PRETEND WE’RE DEAD
The 10 most overrated acts of 2006
By J.R. Taylor
As proclaimed by Lindsay Lohan, this has been the Year of the Adequate. A lot of traditionally overrated bands put out perfectly fine albums. Pearl Jam, Yo La Tengo, Basement Jaxx and many others failed to offend. We even got exceptionally strong turns from Elf Power and Rhett Miller. That hasn’t kept rock critics from succumbing to listing plenty of useless albums out of fear of seeming unhip. Too late for some of us, though—here, let me prove it to you:
Final Fantasy: He Poos Clouds
No crappy album from The Arcade Fire this year, but Owen Pallett graced us with his even worse—or is it cleverer?—side project. Is it really a concept album about Dungeons & Dragons? Did anyone bother to piece together what might be a rock opera amongst various characters saying impenetrable things? We only know that it’s now possible for winsome orchestral pop to sound both soggy and strained.

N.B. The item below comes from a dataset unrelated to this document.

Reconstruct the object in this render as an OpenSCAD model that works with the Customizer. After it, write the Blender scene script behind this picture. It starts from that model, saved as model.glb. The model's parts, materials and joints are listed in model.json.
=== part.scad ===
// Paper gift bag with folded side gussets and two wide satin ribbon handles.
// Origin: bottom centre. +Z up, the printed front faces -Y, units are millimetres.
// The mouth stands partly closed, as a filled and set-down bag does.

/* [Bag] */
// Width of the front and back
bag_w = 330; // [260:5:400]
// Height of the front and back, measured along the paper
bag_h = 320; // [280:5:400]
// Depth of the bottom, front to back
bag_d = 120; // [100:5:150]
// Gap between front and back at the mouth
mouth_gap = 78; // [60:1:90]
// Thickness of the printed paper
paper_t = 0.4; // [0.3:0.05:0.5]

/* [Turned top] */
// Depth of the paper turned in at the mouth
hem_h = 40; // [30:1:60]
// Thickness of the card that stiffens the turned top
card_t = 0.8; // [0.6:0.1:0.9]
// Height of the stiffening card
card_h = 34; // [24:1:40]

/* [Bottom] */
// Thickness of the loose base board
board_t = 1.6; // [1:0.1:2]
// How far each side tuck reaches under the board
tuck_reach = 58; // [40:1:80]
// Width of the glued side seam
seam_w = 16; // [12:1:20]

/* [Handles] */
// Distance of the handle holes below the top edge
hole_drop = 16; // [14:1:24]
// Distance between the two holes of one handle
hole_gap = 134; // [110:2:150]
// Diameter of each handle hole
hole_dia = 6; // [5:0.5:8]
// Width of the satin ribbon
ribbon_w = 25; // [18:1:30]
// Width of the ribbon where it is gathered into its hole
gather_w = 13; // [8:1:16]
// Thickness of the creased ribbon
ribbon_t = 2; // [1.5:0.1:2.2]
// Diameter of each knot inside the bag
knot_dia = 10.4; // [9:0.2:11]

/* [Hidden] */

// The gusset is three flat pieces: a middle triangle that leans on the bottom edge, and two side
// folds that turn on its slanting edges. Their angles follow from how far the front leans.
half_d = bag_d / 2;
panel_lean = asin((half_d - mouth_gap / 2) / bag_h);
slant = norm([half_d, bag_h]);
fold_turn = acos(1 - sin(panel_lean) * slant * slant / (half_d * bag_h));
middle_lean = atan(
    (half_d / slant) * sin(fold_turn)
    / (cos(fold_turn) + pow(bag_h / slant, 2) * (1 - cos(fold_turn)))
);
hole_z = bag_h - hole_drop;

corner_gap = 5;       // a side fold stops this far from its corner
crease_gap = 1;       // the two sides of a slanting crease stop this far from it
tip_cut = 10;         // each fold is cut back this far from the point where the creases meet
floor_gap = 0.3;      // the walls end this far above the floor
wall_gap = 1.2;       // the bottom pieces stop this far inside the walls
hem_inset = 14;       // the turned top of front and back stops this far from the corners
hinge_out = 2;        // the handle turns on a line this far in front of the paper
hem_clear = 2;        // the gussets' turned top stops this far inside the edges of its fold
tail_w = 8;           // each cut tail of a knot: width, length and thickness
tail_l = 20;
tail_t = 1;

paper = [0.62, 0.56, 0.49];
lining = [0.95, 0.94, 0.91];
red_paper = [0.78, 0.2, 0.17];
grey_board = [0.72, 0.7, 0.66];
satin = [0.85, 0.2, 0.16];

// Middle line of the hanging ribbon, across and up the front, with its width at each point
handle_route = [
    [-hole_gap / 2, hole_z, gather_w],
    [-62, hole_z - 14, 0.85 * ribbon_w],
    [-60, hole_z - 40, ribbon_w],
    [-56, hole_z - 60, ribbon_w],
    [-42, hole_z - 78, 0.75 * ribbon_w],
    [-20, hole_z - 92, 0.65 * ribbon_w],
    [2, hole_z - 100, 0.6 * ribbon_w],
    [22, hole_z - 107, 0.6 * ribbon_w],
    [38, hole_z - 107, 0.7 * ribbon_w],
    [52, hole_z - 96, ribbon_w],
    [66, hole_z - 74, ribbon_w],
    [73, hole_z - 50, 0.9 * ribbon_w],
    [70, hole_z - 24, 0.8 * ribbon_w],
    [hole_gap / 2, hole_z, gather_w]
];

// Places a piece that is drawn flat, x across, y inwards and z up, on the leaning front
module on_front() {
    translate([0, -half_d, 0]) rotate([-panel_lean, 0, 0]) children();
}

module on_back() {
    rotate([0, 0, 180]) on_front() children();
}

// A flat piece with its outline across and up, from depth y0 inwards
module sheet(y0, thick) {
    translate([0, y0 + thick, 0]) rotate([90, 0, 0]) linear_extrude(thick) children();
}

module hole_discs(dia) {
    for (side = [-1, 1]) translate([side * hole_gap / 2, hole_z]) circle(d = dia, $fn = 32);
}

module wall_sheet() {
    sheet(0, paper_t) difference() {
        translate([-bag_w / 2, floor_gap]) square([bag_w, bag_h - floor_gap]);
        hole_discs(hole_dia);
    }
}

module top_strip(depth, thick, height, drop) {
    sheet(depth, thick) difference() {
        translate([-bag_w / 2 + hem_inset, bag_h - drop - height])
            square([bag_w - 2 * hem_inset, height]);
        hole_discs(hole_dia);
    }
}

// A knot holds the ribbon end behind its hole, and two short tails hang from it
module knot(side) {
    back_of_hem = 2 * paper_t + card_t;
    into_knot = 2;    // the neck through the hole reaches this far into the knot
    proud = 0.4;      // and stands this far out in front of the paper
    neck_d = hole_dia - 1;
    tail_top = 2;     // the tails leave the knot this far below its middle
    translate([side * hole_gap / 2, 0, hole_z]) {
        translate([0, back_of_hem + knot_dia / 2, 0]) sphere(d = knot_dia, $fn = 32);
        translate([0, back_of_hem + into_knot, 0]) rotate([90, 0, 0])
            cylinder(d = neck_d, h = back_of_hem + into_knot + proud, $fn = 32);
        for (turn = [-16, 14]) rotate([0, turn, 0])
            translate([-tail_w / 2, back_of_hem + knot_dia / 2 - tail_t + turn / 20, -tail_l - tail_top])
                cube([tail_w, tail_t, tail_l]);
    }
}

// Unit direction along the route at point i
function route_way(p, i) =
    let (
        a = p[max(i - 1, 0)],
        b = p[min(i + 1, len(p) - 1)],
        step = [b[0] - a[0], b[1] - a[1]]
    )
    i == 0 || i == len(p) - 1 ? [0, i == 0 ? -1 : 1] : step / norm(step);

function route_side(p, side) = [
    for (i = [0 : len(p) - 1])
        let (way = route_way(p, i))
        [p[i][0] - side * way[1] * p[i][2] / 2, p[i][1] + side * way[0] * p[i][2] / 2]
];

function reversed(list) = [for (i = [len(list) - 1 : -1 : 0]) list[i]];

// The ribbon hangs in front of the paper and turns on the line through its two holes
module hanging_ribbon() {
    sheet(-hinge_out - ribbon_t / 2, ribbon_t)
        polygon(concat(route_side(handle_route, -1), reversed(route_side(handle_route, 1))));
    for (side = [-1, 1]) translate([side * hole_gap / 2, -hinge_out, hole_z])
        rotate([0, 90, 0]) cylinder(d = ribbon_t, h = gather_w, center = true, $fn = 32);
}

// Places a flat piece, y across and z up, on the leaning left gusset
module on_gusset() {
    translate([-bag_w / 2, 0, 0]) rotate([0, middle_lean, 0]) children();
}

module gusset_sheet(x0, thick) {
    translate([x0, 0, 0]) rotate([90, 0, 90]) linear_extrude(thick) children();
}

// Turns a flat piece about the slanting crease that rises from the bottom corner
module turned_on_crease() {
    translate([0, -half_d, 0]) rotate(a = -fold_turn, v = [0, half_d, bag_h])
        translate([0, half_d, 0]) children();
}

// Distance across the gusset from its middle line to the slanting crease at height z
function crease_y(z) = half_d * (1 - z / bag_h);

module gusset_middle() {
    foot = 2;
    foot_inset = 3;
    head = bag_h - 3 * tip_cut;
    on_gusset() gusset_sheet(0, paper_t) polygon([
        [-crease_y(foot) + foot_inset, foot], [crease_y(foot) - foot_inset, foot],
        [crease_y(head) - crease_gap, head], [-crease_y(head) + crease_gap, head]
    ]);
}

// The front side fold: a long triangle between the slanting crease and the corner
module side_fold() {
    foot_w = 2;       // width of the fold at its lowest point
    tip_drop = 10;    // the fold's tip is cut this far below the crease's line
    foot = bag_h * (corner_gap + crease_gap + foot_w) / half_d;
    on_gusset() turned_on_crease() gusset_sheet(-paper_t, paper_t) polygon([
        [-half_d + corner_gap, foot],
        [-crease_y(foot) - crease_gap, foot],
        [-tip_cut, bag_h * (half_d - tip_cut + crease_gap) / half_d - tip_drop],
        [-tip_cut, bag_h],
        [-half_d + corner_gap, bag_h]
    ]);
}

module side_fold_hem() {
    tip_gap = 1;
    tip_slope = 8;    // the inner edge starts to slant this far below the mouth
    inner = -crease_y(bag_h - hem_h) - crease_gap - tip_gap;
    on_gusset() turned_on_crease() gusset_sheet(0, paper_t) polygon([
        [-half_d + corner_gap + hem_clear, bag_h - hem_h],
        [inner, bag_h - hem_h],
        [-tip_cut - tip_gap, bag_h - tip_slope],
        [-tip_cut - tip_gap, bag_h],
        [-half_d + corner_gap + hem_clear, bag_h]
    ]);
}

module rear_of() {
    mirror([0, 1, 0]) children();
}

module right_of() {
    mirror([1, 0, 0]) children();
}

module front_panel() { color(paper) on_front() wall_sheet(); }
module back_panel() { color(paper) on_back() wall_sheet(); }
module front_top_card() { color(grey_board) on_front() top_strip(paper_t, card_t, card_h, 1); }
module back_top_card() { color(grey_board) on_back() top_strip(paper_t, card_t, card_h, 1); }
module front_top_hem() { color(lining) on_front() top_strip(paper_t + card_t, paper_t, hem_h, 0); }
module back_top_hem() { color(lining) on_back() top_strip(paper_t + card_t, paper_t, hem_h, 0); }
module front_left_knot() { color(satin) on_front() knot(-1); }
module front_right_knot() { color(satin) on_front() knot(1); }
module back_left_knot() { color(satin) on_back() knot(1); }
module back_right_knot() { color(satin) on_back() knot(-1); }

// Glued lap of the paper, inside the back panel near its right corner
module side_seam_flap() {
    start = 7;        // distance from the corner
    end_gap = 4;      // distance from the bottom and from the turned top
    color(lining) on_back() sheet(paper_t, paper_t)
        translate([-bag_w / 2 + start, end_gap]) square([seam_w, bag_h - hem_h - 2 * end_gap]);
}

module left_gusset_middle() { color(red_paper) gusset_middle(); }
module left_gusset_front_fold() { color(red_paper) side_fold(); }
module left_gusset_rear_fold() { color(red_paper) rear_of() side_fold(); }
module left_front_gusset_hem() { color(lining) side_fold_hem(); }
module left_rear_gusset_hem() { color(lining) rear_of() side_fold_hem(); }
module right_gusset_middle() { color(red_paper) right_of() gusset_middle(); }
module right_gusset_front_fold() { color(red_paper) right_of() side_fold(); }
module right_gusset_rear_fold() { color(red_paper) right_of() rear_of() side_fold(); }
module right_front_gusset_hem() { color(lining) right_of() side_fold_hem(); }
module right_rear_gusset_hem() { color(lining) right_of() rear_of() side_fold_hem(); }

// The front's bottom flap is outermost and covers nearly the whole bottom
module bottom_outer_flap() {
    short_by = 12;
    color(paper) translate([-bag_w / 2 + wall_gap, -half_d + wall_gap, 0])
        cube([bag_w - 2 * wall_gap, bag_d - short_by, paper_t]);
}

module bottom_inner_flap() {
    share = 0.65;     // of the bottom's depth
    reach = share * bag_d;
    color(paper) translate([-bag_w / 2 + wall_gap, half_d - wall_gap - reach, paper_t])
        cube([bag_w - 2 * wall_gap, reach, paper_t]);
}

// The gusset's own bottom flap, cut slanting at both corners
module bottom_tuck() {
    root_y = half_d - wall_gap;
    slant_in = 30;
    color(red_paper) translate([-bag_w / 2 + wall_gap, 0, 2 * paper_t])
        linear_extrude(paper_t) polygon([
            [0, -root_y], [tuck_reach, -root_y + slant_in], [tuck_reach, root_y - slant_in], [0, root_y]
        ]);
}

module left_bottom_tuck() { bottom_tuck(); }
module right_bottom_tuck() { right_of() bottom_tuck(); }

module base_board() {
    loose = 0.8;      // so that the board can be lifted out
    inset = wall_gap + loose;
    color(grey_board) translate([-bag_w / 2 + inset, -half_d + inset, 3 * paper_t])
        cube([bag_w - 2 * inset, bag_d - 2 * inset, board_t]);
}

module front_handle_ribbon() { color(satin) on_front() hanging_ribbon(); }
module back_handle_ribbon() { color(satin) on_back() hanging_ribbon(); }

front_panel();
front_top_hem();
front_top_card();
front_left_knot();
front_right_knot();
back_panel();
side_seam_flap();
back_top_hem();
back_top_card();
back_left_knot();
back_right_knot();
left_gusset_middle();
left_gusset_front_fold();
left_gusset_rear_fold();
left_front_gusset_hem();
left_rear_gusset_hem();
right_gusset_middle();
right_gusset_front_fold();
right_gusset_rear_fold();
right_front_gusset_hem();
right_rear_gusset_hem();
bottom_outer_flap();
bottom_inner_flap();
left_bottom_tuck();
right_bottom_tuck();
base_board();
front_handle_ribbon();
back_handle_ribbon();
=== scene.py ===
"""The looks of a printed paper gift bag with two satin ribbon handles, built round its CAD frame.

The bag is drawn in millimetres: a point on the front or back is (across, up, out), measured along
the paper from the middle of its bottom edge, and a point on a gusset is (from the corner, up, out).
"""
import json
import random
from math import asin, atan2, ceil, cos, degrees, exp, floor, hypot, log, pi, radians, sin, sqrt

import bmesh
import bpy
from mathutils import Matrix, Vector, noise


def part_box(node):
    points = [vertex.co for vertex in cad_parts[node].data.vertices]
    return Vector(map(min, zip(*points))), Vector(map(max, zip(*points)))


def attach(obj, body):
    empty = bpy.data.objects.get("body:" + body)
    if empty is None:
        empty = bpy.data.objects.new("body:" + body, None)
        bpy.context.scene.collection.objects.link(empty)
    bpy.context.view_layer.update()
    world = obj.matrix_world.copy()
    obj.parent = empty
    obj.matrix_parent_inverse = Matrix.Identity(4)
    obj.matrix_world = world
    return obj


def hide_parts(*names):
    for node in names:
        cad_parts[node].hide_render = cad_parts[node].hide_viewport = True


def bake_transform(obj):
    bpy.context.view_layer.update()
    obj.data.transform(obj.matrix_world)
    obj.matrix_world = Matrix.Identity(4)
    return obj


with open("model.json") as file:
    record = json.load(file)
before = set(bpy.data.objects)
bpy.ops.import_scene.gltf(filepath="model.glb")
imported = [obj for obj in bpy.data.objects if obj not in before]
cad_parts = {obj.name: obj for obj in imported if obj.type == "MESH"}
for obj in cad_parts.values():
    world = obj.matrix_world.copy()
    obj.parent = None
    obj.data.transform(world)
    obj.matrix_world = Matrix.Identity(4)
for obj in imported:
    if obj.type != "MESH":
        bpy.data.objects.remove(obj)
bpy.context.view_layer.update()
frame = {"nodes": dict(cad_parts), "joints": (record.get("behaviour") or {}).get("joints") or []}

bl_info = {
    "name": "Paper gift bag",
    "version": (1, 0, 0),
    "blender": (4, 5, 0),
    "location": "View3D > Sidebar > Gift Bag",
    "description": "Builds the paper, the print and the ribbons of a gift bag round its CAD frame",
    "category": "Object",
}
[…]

Hem: No Word From Tom/Funnel Cloud
The year’s first album included plenty of cover tunes, which would’ve been a welcome change from Brooklyn’s mopiest collection of aspiring Eurohicks—except that we’ve already heard Hem turn “Jackson” into a creeping disaster back in 2004. Funnel Cloud is more Poco for hipsters, or easy listening for those who couldn’t handle when Cowboy Junkies went electric.
The Decemberists: The Crane Wife
They ditched piracy for Japanese folktales, but The Decemberists are still living in the shadow of Adam Ant—or Johnny Kidd, or anyone else who ever looked like they should have a parrot on their shoulder. Even high-school kids indulge in this kind of wonky instrumentation nowadays. They wouldn’t try getting away with these kinds of lyrics, though.
Dilana
No album yet from this “Rock Star: Supernova” contestant, but she managed to be the most overhyped dame of the year. Go to YouTube and check out her cover of “Lithium.” She stands perfectly still while carefully emoting, as if we aren’t all aware that she’ll go for a big finish by rushing all about the stage. A rock performance has never seemed more like dentistry.
Lewis Black: The Carnegie Hall Album
He’s angry and irreverent and dares to say all the same shocking things that teens hear every day from their Social Studies teacher who grew up in the ’70s but wishes it had been the ’60s. Any adults who go to see Lewis Black just want to be reassured that they’re still on the cutting edge while being politically correct. The next day, they go to Pottery Barn.
Corinne Bailey Rae: Corinne Bailey Rae
Lewis Black’s fans hear this at Pottery Barn and think, “Hey, it’s a female Marvin Gaye!” Then they worry that they just had a sexist or racist thought.
Teddy Geiger: Underage Thinking
He made an impact on somebody when he showed up on VH-1’s “In Search of the New Partridge Family,” and the resultant career makes a compelling case for the existence of the Velvet Mafia. Only a criminal element could take a 17-year-old kid and turn him into a slick, easy-listening act who sounds twice his age. Or at least as tired as someone twice his age after a wild night in the Hamptons with Elton John’s cabana boy.
“Weird Al” Yankovic: Straight Outta Lynwood
People started taking the once-great Yankovic seriously in 1999, and he repaid the attention by bombing with a crappy parody based on an ancient pop tune. Now he’s just getting by on nostalgic affection. That’s still no excuse for an ancient gag of an album title, made only sadder by the redundancy of a “Trapped in the Closet” parody.
Eagles Of Death Metal: Death By Sexy
One of many lazy rock bands trying to get away with goofing on rock clichés. There are also plenty of surprising pop elements, but the same could be said of Humble Pie. It was left to Electric Six to demonstrate how the joke can become real greatness. You’re better off buying a recent Sparks album if you’re looking for an important mustache in rock ’n’ roll.
Yusuf: An Other Cup
Living in the Be Nice To Muslims Decade finally allowed the former Cat Stevens to be forgiven for once calling for the death of Bono’s pal. (Yusuf still wants Salman Rushdie dead, but only if the author ever visits a Muslim country.) This album was particularly disappointing in the wake—and absence—of the fine “Indian Ocean” from last year. An Other Cup is simply the kind of lazy cash-in that must be forbidden somewhere in the Koran.